Copy out every line that contains "behaviour".

Stored dataset items
———
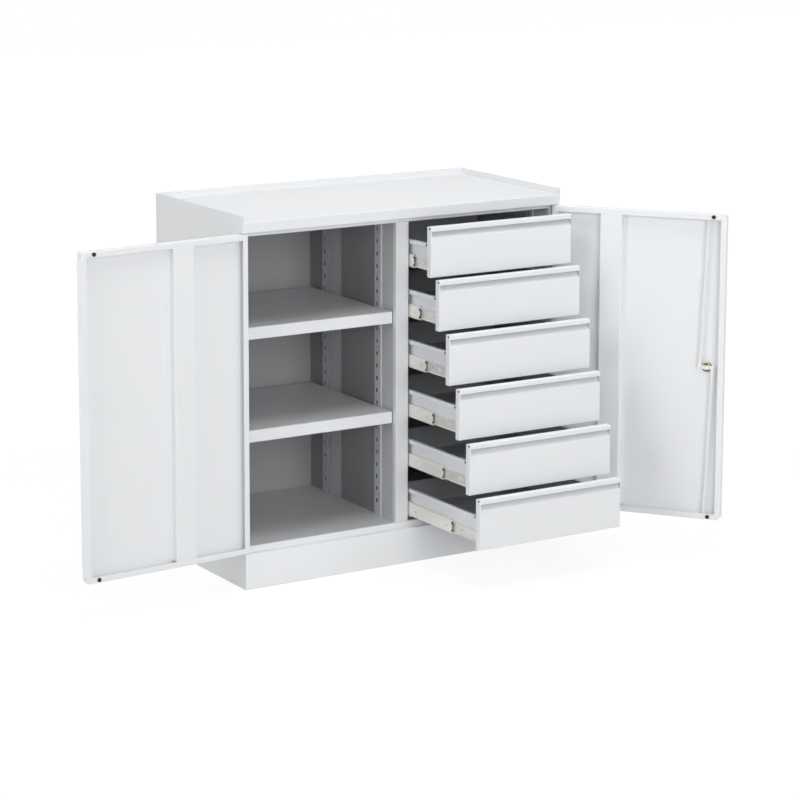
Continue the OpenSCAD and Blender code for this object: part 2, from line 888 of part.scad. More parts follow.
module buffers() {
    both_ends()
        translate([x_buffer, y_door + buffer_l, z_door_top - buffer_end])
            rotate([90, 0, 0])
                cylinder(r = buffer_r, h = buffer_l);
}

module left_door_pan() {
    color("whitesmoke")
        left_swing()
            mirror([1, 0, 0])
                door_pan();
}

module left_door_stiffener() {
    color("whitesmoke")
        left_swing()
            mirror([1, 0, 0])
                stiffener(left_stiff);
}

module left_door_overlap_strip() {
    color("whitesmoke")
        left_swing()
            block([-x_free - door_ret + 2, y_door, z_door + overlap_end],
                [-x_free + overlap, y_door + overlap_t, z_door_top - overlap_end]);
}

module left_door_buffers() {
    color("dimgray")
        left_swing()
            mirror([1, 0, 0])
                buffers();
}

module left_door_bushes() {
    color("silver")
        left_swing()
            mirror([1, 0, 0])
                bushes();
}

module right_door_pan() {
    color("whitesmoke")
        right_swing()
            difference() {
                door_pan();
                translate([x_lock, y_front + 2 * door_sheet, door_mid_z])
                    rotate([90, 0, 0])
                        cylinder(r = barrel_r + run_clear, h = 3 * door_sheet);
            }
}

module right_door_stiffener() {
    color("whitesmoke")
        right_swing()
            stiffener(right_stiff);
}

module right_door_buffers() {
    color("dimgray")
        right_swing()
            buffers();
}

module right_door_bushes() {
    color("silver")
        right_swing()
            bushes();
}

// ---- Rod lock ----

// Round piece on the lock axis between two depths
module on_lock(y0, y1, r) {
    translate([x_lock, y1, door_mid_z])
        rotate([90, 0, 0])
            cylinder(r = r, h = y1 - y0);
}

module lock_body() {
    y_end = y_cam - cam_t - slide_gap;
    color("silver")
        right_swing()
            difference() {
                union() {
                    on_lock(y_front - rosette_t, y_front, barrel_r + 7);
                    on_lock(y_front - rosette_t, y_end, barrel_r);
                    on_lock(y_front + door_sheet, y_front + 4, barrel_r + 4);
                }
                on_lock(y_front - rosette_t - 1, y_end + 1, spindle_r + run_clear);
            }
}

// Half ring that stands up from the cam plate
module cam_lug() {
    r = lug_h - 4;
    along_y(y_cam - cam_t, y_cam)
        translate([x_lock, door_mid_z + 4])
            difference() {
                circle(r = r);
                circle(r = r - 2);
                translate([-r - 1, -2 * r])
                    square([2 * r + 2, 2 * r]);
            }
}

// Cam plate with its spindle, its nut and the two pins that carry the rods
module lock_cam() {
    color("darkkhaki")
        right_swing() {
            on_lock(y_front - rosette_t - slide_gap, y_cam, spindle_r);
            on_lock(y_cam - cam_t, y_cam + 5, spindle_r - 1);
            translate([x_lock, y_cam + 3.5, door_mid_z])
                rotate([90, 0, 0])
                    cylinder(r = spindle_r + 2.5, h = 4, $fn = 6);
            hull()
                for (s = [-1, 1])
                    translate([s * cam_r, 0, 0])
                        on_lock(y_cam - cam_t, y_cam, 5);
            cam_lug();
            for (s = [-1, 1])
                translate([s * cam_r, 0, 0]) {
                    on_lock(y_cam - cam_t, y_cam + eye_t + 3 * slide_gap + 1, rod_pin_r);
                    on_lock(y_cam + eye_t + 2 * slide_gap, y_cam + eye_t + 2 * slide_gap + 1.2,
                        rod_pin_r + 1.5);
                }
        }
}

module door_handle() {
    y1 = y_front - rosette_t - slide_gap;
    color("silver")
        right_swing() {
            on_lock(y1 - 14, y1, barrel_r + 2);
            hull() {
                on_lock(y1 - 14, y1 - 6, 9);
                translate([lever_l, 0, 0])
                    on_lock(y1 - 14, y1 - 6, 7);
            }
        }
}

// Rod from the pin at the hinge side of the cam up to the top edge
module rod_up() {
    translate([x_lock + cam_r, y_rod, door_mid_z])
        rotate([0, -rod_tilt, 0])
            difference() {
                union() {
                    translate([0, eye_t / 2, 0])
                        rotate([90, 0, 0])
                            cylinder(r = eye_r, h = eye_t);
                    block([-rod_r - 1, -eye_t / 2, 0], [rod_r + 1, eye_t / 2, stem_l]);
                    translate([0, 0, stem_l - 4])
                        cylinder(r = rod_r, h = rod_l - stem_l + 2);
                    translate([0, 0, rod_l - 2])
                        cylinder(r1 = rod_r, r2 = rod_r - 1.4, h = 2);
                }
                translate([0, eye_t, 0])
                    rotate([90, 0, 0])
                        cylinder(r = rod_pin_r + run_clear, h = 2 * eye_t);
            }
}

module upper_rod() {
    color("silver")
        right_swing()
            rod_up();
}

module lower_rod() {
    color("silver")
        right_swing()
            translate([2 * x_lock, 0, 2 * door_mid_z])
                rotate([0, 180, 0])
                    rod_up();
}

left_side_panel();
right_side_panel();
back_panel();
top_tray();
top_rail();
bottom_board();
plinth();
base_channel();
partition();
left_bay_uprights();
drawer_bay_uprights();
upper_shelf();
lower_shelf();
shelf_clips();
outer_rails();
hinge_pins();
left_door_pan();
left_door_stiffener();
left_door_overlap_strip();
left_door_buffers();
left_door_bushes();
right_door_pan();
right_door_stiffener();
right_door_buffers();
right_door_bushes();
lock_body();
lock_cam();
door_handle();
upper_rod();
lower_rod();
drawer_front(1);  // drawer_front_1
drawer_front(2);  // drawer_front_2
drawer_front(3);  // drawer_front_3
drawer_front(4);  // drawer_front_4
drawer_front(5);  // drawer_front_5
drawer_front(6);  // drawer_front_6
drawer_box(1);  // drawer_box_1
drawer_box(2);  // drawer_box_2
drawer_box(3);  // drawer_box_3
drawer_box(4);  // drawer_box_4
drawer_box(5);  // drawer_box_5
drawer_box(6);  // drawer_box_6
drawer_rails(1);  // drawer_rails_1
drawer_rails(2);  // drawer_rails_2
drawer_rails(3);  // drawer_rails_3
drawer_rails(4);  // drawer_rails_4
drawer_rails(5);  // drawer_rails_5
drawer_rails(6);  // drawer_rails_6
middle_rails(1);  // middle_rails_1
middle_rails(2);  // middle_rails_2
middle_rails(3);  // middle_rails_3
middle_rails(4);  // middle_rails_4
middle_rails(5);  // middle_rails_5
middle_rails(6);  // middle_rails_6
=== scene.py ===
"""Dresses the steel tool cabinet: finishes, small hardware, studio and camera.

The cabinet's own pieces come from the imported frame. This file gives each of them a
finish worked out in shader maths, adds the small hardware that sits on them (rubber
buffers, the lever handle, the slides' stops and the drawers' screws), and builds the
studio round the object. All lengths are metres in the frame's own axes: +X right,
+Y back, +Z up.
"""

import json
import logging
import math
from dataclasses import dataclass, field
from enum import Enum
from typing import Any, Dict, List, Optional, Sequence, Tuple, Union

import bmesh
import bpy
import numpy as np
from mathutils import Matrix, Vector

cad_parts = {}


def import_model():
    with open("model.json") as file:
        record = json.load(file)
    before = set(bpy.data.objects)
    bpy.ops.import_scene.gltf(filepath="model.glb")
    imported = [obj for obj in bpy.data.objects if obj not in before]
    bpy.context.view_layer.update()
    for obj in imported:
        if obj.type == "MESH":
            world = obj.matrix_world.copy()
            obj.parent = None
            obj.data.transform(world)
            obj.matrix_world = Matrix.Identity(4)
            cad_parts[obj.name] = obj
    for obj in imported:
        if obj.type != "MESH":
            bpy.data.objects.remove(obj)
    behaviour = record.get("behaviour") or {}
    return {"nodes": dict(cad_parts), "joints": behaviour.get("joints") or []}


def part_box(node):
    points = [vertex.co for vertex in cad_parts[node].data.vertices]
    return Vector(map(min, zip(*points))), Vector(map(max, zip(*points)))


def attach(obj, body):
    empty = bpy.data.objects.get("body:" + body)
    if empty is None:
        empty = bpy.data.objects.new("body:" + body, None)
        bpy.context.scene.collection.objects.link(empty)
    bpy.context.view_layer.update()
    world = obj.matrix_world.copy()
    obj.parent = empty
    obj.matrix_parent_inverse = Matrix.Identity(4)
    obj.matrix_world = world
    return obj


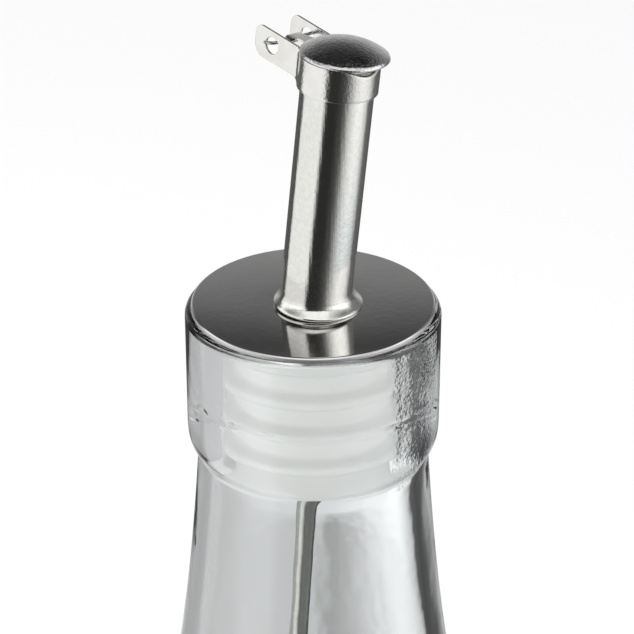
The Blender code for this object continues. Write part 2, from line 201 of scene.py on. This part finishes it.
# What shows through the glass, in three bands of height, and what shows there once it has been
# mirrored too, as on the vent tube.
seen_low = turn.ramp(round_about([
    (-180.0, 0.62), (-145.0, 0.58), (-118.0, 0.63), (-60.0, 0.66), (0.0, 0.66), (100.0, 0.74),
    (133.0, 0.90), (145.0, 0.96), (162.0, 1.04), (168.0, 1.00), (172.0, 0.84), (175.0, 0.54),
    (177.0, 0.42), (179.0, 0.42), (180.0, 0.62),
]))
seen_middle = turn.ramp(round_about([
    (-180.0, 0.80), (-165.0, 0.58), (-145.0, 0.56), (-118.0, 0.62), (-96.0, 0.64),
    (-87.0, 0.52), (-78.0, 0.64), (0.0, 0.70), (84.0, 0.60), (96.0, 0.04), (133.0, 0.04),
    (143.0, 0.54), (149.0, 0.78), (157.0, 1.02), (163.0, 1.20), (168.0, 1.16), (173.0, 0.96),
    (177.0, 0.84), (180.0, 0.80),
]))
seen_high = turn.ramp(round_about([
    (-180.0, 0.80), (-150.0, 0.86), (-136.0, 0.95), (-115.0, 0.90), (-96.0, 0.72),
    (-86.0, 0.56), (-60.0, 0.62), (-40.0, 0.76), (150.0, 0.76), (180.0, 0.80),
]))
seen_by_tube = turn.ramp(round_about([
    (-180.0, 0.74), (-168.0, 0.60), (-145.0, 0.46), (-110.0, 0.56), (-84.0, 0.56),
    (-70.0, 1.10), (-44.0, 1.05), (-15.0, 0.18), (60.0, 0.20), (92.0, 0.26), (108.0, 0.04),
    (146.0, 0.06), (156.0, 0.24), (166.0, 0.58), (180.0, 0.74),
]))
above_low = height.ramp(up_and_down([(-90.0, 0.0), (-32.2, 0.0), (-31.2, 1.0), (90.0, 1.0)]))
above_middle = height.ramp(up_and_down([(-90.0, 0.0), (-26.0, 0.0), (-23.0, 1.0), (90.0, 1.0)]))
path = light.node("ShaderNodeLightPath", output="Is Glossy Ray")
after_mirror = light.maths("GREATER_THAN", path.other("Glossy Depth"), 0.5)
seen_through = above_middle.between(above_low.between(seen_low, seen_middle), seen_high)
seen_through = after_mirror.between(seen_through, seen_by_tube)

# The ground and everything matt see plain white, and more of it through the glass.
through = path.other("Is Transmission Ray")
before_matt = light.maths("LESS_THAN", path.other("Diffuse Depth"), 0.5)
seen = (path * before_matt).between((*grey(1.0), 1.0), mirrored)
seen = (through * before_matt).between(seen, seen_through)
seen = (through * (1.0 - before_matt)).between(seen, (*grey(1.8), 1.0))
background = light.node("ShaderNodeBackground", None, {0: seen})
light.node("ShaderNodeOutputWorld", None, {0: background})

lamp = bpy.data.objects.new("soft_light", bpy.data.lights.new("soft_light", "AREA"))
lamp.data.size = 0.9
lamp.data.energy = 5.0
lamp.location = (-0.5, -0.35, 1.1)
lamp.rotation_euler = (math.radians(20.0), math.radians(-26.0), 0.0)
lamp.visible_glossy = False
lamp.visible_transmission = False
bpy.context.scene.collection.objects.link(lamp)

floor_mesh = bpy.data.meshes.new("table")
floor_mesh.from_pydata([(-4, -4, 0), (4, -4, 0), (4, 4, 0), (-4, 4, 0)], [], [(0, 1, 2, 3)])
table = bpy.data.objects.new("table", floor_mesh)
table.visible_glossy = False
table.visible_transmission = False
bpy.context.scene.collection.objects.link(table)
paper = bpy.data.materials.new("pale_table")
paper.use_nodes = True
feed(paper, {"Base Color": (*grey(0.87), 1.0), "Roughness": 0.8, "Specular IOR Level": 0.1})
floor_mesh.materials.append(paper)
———
▸ **Right answer**
    behaviour = record.get("behaviour") or {}
    return {"nodes": dict(cad_parts), "joints": behaviour.get("joints") or []}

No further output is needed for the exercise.